Intralayer Variability and Compressibility of Hawthorn Group Soils

This paper examines the intralayer variability and its effects on the compressibility response of Hawthorn Group (HG) soils in Central Florida. Field and laboratory testing programs were conducted at the deep foundation test site (DFTS) located at the University of Central Florida (UCF). Soil characterization methods included index, X-ray diffraction, and scanning electron microscopy tests to evaluate soil properties associated with the composition and structure of HG soils. The compressibility characteristics of the soils were studied via incremental loading, constant rate of strain, and triaxial K 0 -reconsolidation (pseudo K 0 -TX) tests conducted on thin-walled Shelby tube samples.
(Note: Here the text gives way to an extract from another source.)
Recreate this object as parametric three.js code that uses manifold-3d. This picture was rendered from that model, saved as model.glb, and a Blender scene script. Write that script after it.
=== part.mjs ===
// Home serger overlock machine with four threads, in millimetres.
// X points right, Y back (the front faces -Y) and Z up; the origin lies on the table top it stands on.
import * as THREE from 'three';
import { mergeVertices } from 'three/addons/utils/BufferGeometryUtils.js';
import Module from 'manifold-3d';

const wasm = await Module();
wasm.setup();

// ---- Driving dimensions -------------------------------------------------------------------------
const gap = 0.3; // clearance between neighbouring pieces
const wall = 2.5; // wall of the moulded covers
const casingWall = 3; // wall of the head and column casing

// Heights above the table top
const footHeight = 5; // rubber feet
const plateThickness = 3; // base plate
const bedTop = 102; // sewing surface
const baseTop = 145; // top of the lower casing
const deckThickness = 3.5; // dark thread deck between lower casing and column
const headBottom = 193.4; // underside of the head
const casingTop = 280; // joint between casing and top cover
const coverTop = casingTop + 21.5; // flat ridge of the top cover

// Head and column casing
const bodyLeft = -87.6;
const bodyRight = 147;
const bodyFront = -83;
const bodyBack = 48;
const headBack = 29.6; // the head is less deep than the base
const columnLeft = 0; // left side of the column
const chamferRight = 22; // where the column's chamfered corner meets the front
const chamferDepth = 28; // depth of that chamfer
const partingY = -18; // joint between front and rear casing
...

Effects of sample disturbance, strain rate, and creep were considered when evaluating compressibility response, and the evolution of the at-rest earth pressure coefficient, K 0 , and the small-strain elastic shear modulus, G 0 , obtained by reproducing the stress history of the material in pseudo K 0 -TX testing were presented. The results were evaluated in terms of soil composition and structure, axial stress–strain response, and overall compressibility properties. It was found that the intralayer variability of HG soils abruptly changes within a few meters along the DFTS and triggers a wide range of compressibility responses. Less sample disturbance effects and consequently more representative mechanical parameters of the in situ conditions were obtained via pseudo K 0 -TX testing. HG soils were found to be insensitive to variations in the tested strain rates. Creep effects were found because of the clay content and tested strain rates. Measured K 0 and G 0 responses depended on the stress history of the material. Geotechnical designs in these soils must account for intralayer variability to properly predict ground deformations.